26 December 2010

I am the Best Person to Have With You During the Zombie Apocalypse, An Attempt at Self-Preservation

The title is definitely something of a lie, but I do have a lot of good qualities, qualities that will be useful in the event of a zombie apocalypse.

1. I have done a lot of planning and research. I know what to do, and know what I will do. I think I am in the top ten percent of zombie researchers. You will probably laugh at me, like everyone else did when I talked about how I had been researching squid for three years (which I have), but I am serious. I know a lot about zombies. I have made countless, necessarily flawed (I am human, after all) plans about what to do in case of zombies. I also have plans for robots, octopods/giant squid, and flash floods. I plan things out a lot. Actually, that too: I am really good at making plans.

2. I am actually really good at solving problems creatively with minimal resources. My mother contests this. I pointed out that just because I am good at something, doesn't mean that I actually do that thing all the time. But, really, I am very good at this. I solve all sorts of problems very creatively in my head, and all they need is a bit of mechanical tweaking in order to work (which I can also handle, I am pretty sure). So, there is that.

3. I am a fast reader, and remember a lot of things. This probably sounds like a weird thing to list, but imagine we came across a medical textbook. Two hours with that, I now know a whole bunch of stuff, and will for the foreseeable future. Somewhat relatedly, I would also be good to have around when we start to rebuild civilization.

4. I am really very lazy. This may sound like a weird qualification, especially since I think I included it on my list of faults, but hear me out. Imagine, if you will, that you have already decided that I will be a member of your group of survivors, and an opportunity comes across for me to betray you. If it were one of the many times where I was being a rational human being, I would consider simply how much work surviving on my own would be, and how much work being accepted into another group would be. So, my laziness could be a source of intense loyalty, though also of course a source of being too lazy to help out. But, I guess, just threaten to kick me out, or remind me of how much work being on my own would be.
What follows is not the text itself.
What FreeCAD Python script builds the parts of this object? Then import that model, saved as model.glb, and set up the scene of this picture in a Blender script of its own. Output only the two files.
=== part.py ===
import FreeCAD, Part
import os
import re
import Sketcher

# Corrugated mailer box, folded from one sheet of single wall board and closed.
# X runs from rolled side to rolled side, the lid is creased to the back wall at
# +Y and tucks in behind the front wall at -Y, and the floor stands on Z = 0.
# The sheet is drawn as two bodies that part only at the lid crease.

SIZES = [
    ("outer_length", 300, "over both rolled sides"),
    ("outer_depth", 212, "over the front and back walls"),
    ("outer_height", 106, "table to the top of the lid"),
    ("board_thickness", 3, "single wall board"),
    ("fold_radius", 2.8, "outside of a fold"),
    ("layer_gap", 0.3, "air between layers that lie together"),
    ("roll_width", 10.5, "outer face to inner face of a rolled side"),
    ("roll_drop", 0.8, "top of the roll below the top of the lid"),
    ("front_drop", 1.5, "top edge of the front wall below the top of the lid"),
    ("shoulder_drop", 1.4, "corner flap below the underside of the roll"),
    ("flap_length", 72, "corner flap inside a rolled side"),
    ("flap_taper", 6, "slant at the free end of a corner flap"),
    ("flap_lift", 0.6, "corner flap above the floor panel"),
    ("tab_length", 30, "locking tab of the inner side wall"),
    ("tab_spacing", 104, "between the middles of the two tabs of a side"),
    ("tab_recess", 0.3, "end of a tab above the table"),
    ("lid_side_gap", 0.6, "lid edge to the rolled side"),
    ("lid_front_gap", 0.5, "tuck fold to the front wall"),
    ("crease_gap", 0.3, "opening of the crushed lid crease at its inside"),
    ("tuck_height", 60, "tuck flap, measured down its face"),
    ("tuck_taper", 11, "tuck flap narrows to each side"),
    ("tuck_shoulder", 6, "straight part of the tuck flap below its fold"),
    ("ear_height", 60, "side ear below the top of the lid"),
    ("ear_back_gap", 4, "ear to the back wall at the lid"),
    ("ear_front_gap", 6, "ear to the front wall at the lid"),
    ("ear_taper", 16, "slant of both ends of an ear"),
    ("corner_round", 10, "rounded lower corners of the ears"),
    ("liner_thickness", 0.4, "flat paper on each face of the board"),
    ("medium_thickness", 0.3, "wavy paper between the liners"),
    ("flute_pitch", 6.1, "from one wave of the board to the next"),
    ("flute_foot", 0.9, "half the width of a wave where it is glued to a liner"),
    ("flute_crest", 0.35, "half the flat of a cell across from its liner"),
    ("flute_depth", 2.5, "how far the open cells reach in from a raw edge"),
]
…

5. I am very selfish. Again, this probably sounds weird, but it means that I really would like to stay alive. I have given a lot of thought to it, and I think I would be entirely capable of beating someone to death if my life depended on it. This may sound like a weird thing to say (similar to asking someone how long you should wait before eating them in the event of being stranded), but I know there are some people who would be stopped by the fact that zombies once used to be human. I am very attached to life. Also, if I thought my action would get me kicked out of the group (which would basically be death), I would be very wary of crossing anyone in the group.
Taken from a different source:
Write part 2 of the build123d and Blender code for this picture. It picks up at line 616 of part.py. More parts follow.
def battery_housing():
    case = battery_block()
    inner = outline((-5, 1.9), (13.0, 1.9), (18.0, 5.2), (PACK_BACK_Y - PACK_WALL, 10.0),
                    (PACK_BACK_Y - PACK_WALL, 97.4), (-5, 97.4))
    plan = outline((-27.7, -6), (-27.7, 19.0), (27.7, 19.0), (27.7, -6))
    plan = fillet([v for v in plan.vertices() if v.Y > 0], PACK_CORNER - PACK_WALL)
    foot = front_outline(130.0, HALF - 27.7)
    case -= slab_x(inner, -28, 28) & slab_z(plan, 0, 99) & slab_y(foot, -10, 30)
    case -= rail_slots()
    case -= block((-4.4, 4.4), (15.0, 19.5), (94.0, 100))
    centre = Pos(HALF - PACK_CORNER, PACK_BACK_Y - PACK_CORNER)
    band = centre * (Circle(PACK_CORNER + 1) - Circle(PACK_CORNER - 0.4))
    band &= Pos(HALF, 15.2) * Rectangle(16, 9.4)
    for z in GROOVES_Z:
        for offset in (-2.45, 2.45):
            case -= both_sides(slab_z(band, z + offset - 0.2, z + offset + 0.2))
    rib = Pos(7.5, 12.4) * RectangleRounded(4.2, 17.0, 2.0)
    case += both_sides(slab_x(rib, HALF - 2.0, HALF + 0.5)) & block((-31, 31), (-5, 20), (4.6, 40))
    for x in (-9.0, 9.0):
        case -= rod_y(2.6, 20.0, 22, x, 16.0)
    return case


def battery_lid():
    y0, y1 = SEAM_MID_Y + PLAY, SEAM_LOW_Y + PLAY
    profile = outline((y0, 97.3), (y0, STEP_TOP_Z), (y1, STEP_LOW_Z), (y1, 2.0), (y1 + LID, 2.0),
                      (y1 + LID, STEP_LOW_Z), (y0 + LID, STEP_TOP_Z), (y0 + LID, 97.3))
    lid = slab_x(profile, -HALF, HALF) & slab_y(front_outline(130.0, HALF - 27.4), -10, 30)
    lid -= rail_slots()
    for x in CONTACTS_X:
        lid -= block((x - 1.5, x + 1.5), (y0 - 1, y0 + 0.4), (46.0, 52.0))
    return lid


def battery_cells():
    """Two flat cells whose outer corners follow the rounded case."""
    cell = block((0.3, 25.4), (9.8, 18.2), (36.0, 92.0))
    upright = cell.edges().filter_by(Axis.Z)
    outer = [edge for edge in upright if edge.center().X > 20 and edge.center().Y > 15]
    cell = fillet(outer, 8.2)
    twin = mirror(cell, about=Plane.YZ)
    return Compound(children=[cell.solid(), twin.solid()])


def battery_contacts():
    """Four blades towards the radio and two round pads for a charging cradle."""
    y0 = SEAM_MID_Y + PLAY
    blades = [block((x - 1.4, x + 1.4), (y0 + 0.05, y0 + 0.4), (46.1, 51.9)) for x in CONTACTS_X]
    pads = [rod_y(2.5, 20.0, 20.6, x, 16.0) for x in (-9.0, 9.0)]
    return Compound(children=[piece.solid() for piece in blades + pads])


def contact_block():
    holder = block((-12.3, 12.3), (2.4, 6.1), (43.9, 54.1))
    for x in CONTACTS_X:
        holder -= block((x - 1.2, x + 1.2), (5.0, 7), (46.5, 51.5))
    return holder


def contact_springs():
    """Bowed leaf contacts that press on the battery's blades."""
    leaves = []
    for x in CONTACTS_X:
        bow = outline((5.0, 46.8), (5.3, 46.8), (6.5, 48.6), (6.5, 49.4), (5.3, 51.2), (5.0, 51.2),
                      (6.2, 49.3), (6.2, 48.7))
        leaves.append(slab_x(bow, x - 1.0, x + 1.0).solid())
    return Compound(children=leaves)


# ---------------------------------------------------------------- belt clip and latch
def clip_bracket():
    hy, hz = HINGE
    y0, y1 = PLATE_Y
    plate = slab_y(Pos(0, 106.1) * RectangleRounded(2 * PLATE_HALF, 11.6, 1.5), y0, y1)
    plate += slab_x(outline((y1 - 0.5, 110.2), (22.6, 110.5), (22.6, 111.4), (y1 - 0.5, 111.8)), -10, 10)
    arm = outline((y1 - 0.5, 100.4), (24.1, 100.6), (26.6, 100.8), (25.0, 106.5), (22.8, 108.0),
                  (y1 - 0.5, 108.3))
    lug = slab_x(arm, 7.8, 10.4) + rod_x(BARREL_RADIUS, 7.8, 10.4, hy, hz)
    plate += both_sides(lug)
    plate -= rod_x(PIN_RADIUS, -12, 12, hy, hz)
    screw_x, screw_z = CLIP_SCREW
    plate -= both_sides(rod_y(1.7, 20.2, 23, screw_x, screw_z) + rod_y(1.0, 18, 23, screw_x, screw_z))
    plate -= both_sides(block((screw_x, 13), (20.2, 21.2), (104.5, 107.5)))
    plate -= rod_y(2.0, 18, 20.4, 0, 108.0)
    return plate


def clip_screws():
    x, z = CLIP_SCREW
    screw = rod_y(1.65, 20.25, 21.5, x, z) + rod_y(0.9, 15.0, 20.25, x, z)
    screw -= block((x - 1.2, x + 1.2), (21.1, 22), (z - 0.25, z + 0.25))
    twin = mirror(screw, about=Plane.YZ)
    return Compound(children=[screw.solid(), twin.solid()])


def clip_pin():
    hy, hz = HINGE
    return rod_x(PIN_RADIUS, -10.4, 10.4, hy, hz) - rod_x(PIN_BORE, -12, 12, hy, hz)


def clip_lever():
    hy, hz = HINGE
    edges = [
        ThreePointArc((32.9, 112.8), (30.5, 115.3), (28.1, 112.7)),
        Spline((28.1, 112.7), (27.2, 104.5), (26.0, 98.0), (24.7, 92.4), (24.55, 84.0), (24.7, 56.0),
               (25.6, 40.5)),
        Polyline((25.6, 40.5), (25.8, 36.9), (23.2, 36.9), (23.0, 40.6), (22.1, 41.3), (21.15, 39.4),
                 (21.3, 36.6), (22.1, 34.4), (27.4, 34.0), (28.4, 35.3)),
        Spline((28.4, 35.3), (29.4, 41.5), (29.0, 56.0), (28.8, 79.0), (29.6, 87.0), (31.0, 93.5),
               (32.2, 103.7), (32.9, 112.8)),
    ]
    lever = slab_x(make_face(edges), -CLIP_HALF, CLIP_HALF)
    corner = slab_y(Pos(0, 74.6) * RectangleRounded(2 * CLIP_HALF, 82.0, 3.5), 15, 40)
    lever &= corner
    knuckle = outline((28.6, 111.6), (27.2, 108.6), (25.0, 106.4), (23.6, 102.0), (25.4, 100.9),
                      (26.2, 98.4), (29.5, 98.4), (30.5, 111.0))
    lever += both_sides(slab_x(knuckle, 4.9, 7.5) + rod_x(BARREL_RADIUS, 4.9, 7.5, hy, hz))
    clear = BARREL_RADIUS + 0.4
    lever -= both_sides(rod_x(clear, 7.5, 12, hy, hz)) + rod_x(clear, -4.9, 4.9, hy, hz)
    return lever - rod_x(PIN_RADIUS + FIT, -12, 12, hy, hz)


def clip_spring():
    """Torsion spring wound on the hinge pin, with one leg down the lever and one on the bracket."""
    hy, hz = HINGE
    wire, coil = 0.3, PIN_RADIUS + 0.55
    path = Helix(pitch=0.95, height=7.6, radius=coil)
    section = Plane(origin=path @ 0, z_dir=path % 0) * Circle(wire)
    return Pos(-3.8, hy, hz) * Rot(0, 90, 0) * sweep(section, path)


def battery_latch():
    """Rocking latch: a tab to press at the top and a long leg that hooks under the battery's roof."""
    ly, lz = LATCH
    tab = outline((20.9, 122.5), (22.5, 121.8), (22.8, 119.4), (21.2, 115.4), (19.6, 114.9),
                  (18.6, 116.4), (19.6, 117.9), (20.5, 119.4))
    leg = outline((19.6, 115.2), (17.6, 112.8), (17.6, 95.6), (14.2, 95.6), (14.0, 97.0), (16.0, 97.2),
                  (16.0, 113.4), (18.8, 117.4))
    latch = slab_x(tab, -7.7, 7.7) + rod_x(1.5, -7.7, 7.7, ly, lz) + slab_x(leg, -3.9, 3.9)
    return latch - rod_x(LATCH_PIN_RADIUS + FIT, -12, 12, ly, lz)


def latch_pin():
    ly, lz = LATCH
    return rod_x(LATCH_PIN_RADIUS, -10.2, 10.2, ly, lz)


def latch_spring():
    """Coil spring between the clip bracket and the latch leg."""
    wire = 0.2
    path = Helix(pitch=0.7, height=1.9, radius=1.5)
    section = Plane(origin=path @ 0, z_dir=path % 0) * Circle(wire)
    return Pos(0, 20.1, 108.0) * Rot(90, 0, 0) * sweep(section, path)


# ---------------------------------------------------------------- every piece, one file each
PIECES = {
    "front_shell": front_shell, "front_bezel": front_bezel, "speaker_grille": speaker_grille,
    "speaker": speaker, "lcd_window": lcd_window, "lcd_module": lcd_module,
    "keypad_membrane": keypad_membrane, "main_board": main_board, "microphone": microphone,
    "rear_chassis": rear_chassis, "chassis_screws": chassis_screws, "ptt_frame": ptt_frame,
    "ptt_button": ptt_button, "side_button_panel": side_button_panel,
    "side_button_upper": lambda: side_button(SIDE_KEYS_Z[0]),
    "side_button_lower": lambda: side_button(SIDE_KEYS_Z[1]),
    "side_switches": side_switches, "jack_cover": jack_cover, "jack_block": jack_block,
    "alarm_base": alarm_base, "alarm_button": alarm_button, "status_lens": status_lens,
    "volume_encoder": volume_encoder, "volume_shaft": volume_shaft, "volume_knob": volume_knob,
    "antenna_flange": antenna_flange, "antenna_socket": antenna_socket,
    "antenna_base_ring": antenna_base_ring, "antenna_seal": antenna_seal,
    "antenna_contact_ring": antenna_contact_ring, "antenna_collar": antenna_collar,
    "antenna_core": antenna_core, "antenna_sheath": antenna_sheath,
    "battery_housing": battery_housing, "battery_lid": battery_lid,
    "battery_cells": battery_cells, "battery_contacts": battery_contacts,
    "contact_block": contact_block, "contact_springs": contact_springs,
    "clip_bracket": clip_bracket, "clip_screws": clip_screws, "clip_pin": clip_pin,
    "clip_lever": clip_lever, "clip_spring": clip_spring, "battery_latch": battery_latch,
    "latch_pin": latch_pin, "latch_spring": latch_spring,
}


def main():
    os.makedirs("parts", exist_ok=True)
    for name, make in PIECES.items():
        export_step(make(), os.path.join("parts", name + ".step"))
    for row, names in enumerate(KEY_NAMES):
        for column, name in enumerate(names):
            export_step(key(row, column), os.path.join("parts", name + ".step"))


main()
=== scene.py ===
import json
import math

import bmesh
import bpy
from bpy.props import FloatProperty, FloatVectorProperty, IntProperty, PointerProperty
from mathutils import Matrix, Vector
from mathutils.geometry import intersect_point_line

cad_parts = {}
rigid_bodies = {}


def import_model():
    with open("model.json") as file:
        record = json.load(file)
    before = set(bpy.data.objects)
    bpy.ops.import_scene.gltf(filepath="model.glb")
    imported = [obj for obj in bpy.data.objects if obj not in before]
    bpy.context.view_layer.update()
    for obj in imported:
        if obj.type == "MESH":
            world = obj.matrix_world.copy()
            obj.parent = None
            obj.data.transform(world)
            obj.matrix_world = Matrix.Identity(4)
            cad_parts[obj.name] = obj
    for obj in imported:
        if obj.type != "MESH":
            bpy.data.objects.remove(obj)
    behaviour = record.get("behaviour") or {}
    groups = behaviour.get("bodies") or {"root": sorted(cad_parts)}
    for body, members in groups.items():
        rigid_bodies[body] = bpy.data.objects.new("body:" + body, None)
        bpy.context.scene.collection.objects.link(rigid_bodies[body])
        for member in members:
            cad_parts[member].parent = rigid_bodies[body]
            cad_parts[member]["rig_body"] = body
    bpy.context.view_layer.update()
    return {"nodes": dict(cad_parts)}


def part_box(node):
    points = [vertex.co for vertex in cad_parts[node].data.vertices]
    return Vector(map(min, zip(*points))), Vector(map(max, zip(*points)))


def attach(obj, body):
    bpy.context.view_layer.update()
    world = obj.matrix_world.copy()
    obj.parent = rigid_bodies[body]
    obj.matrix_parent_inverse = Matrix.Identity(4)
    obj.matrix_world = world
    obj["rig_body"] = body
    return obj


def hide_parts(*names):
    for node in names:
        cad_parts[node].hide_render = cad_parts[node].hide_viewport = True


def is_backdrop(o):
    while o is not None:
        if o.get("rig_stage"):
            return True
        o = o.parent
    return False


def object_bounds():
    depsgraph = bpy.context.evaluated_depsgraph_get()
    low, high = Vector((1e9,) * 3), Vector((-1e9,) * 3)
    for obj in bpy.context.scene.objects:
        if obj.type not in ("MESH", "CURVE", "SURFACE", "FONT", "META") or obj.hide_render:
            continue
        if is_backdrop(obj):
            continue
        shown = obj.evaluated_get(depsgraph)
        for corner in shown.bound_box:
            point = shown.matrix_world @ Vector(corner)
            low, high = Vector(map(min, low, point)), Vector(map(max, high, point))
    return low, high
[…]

6. I am good at telling people what to do. I take charge of most situations I am in, if I see that no one else has, and very few people question my right to do so. I do this all of the time, sometimes much to the annoyance of whomever was nominally in charge. This might not be a real selling point, if you already have an intrepid leader, but I assure you, if your leader is adequate, I wouldn't take over their job, because I am not a usurper, just a power-vacuum-filler. And I am good at it. And the orders I would give would actually make sense, not be stupid, selfish things. So if I had to be your leader, you wouldn't die, I promise.

7. I basically hate everyone, so the zombie apocalypse is like a dream come true. As is, my boundless rage and hatred of all other human persons is impotent, and channeled into snarky remarks and general social avoidance. However, when I am allowed to attack humanoid creatures, and they will most likely be people I once knew, or had seen in passing (because I doubt I would manage to go far), and therefore in theory hate (the way in which I hate others is very complicated and tricky to explain and the last time I explained it I was tricked so I don't want to explain it to you guys in case you trick me, so maybe I will do that later if I can figure out how to not get tricked), I could be a very valuable fighter. I also would be unlikely to distract you from zombie survival missions by trying to become your friend or lover because your existence would probably, through no fault of your own (most likely, but you might have something wrong with you), repulse me. So I would have a one-track mind, and that track would be zombies and how to kill them.

8. I am clever, and also funny. I could be comic relief! And also make fun of people from other groups (or other people in the same group), and we could bond over how fun it is to make fun of people. It's always good to remember stuff like that in stressful situations, especially situations where you might die because your sister is now undead and trying to eat you and you are displaying human weakness by trusting an obviously zombified sibling. In situations like those, it's good to remember that there are a lot of ways to call someone's intelligence into question, because at least you can die laughing.

As you now can see, I am a much more valuable resource in the event of apocalypse than my list of faults may suggest, and I hope that you neither refuse to let me join your survivor group, complete with custom jackets, nor shoot me to put me out of my (probable future) misery at being supposedly incapable of handling an apocalypse or post-apocalypse.
Also, I have almost exhausted my ability to write about zombies, so you don't get a million more posts about zombies, but some about something else I haven't thought of yet. Maybe books, like I promised, or something historical. I'll probably talk about Lord Byron, because he is my favorite.